Multimodal self-supervised learning for lesion localization
This work addresses the problem of lesion localization in medical imaging for clinicians, offering an incremental improvement by enhancing fine-grained semantic alignment between images and reports.
The paper tackled the challenge of accurately localizing lesions in medical images without detailed positional annotations by introducing a multimodal self-supervised learning method that uses full sentences from textual reports for local semantic alignment. The method achieved leading results on multiple datasets, confirming its efficacy in lesion localization.

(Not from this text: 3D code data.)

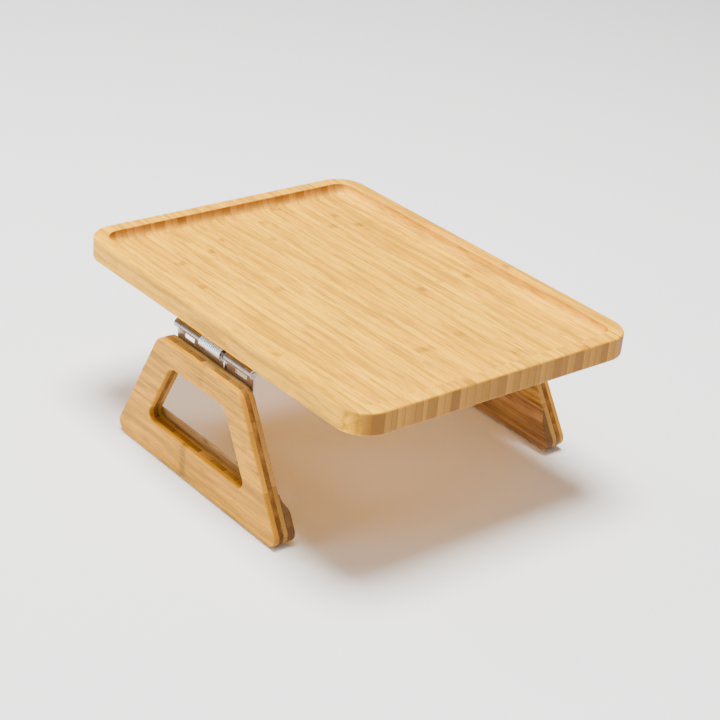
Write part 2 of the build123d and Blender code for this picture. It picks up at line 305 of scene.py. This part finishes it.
# Hinge leaves: nickel-plated sheet steel, 1.5 mm thick, stamped and rolled into knuckles.
# The plating is smooth, with the faint straight lines that the rolled sheet had before it.
def plated_steel(name, colour, roughness, lines):
    """Bright plated steel, with straight drawn lines along X."""
    material, tree, shader = surface(name)
    place = add(tree, "ShaderNodeTexCoord")
    drawn = add(tree, "ShaderNodeVectorMath", {
        0: place.outputs["Object"], 1: lines,
    }, operation="MULTIPLY")
    line = add(tree, "ShaderNodeTexNoise", {
        "Vector": drawn.outputs["Vector"], "Scale": 1, "Detail": 2,
    })
    rough = add(tree, "ShaderNodeMapRange", {
        "Value": line.outputs["Fac"], "From Min": 0.3, "From Max": 0.7,
        "To Min": roughness * 0.8, "To Max": roughness * 1.25,
    })
    tree.links.new(rough.outputs["Result"], shader.inputs["Roughness"])
    bump = add(tree, "ShaderNodeBump", {
        "Height": line.outputs["Fac"], "Strength": 0.1, "Distance": 0.00002,
    })
    tree.links.new(bump.outputs["Normal"], shader.inputs["Normal"])
    shader.inputs["Base Color"].default_value = linear(colour)
    shader.inputs["Metallic"].default_value = 1
    return material


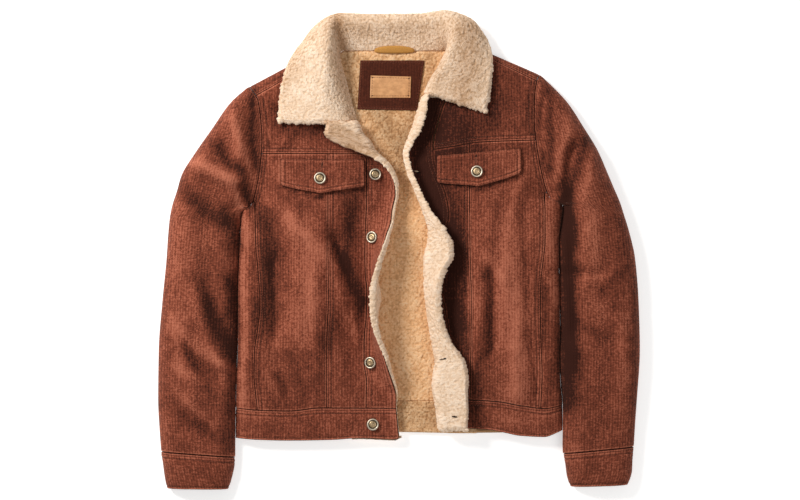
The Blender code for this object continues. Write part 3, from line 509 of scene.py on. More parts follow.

Multimodal deep learning utilizing imaging and diagnostic reports has made impressive progress in the field of medical imaging diagnostics, demonstrating a particularly strong capability for auxiliary diagnosis in cases where sufficient annotation information is lacking. Nonetheless, localizing diseases accurately without detailed positional annotations remains a challenge. Although existing methods have attempted to utilize local information to achieve fine-grained semantic alignment, their capability in extracting the fine-grained semantics of the comprehensive context within reports is limited. To address this problem, a new method is introduced that takes full sentences from textual reports as the basic units for local semantic alignment. This approach combines chest X-ray images with their corresponding textual reports, performing contrastive learning at both global and local levels. The leading results obtained by this method on multiple datasets confirm its efficacy in the task of lesion localization.